## [DATA]
■ ■ ■ ■ ■
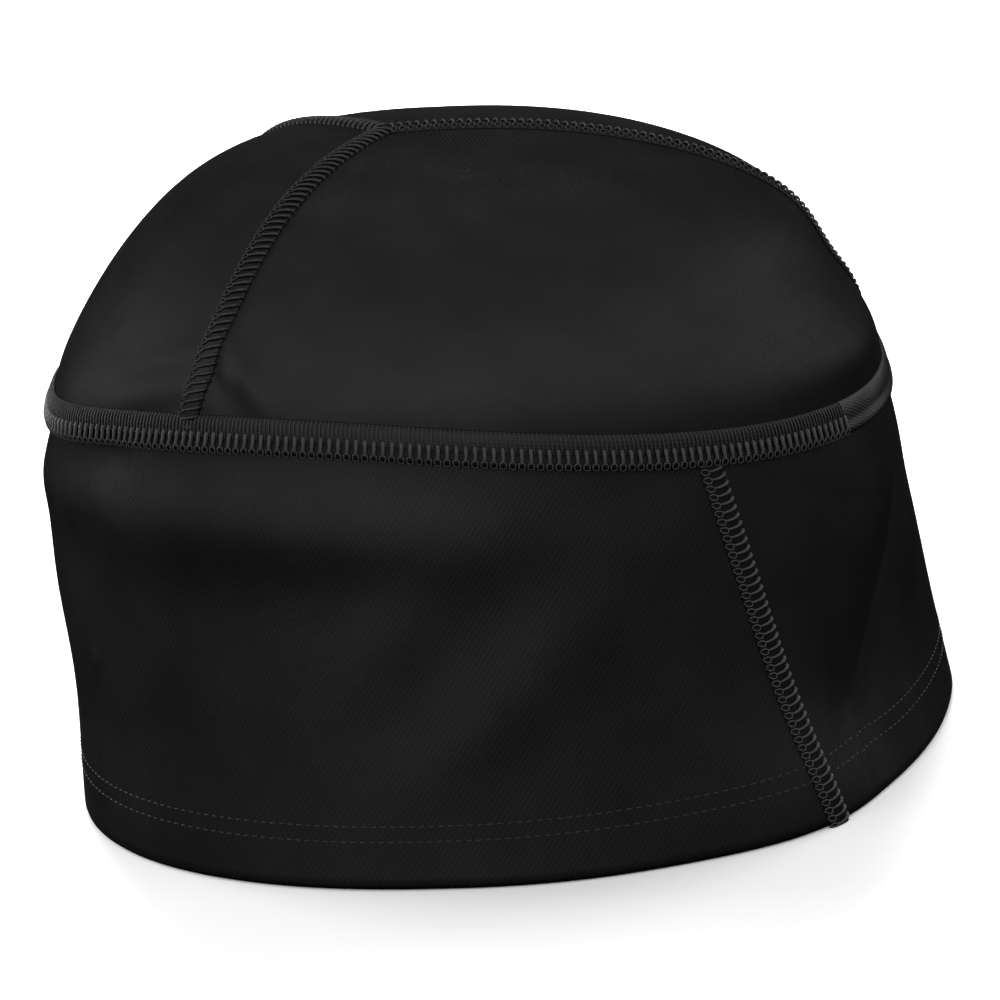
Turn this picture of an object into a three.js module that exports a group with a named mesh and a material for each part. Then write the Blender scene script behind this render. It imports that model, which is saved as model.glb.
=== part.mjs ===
// A close-fitting skull-cap beanie of thin satin-faced stretch knit, standing on its rim.
// Millimetres, +Z up. The front of the hat looks towards -Y and the wearer's right is -X.
// Every piece is cut from one surface: the band rises from the rim to the ring seam,
// and the crown rises from the ring seam to the point where its three seams meet.
import * as THREE from 'three';

const DEG = Math.PI / 180;

// Cloth and seams
const CLOTH = 1.2; // thickness of the knit
const GAP = 0.3; // clearance between neighbouring pieces
const STITCH_LIFT = 0.2; // how far a seam's edge stands above the cloth

// Outline of the band in plan at three levels, from the rim (0) to the ring seam (1).
// front, back and half width are reaches from the middle. The two squareness values
// are the powers of the outline: 2 is an ellipse and more is squarer.
const BAND_SECTIONS = [
  { level: 'rim', front: 92.6, back: 92.9, halfWidth: 84.6, frontPower: 2.15, backPower: 2.4 },
  { level: 'half way', front: 88.8, back: 90.4, halfWidth: 79.2, frontPower: 2.08, backPower: 2.28 },
  { level: 'ring', front: 83.9, back: 88.6, halfWidth: 74.4, frontPower: 2.0, backPower: 2.16 },
];

// Height of the ring seam: highest at the sides and lowest at the front, with a dip at
// the back
const RING = { mean: 87.2, lowerAtFront: 8.6, higherAtSides: 3.9, dipAtBack: 6.5 };
const RING_SEAM = { overBand: 3.0, overCrown: 4.2, proud: 1.5 };

// Crown: its seams meet a little behind the middle. A fullness of 2 is a round dome.
const APEX = { height: 134.9, behindMiddle: 15.1 };
const CROWN_FULLNESS = { front: 2.29, side: 1.97, back: 1.94 };
const CROWN_SEAM = { width: 5.0, proud: 0.7, tipFromApex: 1.0, widestMitre: 80 };
const PANEL_TIP_NARROWER = 8; // degrees taken off half a panel's corner at its tip

// Where each crown seam meets the ring, in degrees from the front towards the wearer's
// right, how far it bows sideways half way up, and how far its foot swings sideways
const CROWN_SEAMS = [
  { name: 'crown_seam_front', angle: -7.0, bow: 0, footSwing: -14.0 },
  { name: 'crown_seam_back_right', angle: 126.5, bow: -5.0, footSwing: 0 },
  { name: 'crown_seam_back_left', angle: 214.0, bow: 3.0, footSwing: 0 },
];

// Band seam: slants forward on its way down
const BAND_SEAM = { width: 5.1, proud: 0.7, angleAtRim: 36.9, angleAtRing: 45.3 };

// Hem: the band's lower edge, turned up inside
const HEM = { height: 14.5, edgeRounding: 0.6 };

// Folds and puffs of the worn cloth. angle is in degrees from the front towards the
// wearer's right. share is 0 at the rim, 1 at the ring seam and 2 at the top. wide (degrees)
// and tall (share) are its half size, lean is in degrees for each share of height,
// and rise is in millimetres, negative for a hollow.
const FOLDS = [
  { name: 'flare at the band seam', angle: 39, share: 0.05, wide: 14, tall: 0.25, lean: 0, rise: 3.3 },
  { name: 'hollow of the front right', angle: 15, share: 0.3, wide: 25, tall: 0.3, lean: 0, rise: -3.4 },
  { name: 'back corner of the rim', angle: 150, share: 0.1, wide: 22, tall: 0.35, lean: 0, rise: 2.5 },
  { name: 'full back of the band', angle: 175, share: 0.6, wide: 35, tall: 0.25, lean: 0, rise: 5.0 },
  { name: 'back puff under the ring', angle: 180, share: 0.84, wide: 45, tall: 0.16, lean: 0, rise: 3.0 },
  { name: 'flat front of the crown', angle: 0, share: 1.22, wide: 40, tall: 0.13, lean: 0, rise: -3.8 },
  { name: 'flat back of the crown', angle: 180, share: 1.25, wide: 40, tall: 0.2, lean: 0, rise: -0.7 },
  { name: 'full back of the crown', angle: 180, share: 1.65, wide: 50, tall: 0.2, lean: 0, rise: 2.6 },
  { name: 'full foot of the crown at the back', angle: 170, share: 1.06, wide: 45, tall: 0.15, lean: 0, rise: 1.2 },
  { name: 'pucker before the seam', angle: 114, share: 1.18, wide: 4, tall: 0.1, lean: 38, rise: 0.9 },
  { name: 'puff at the back right', angle: 153, share: 1.14, wide: 9, tall: 0.1, lean: 0, rise: 1.0 },
  { name: 'bulge over the ring, front right', angle: 14, share: 1.15, wide: 22, tall: 0.09, lean: 0, rise: 1.3 },
  { name: 'puff under the ring, right', angle: 108, share: 0.8, wide: 34, tall: 0.11, lean: 0, rise: 1.8 },
  { name: 'puff under the ring, left', angle: 248, share: 0.81, wide: 34, tall: 0.11, lean: 0, rise: 1.7 },
  { name: 'first drag fold', angle: 95, share: 0.58, wide: 8, tall: 0.24, lean: -58, rise: 0.6 },
  { name: 'second drag fold', angle: 78, share: 0.45, wide: 9, tall: 0.3, lean: -64, rise: 0.7 },
  { name: 'crease by the band seam', angle: 28.5, share: 0.2, wide: 6, tall: 0.16, lean: 12, rise: -1.2 },
  { name: 'fold down the front right', angle: 12, share: 0.55, wide: 7, tall: 0.35, lean: -48, rise: -1.1 },
];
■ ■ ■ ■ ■
## [WHAT THE TASK ASKS]
Where a line above contains the string "part", copy that line.

## [OUTPUT FOR THIS TASK]
Turn this picture of an object into a three.js module that exports a group with a named mesh and a material for each part. Then write the Blender scene script behind this render. It imports that model, which is saved as model.glb.
=== part.mjs ===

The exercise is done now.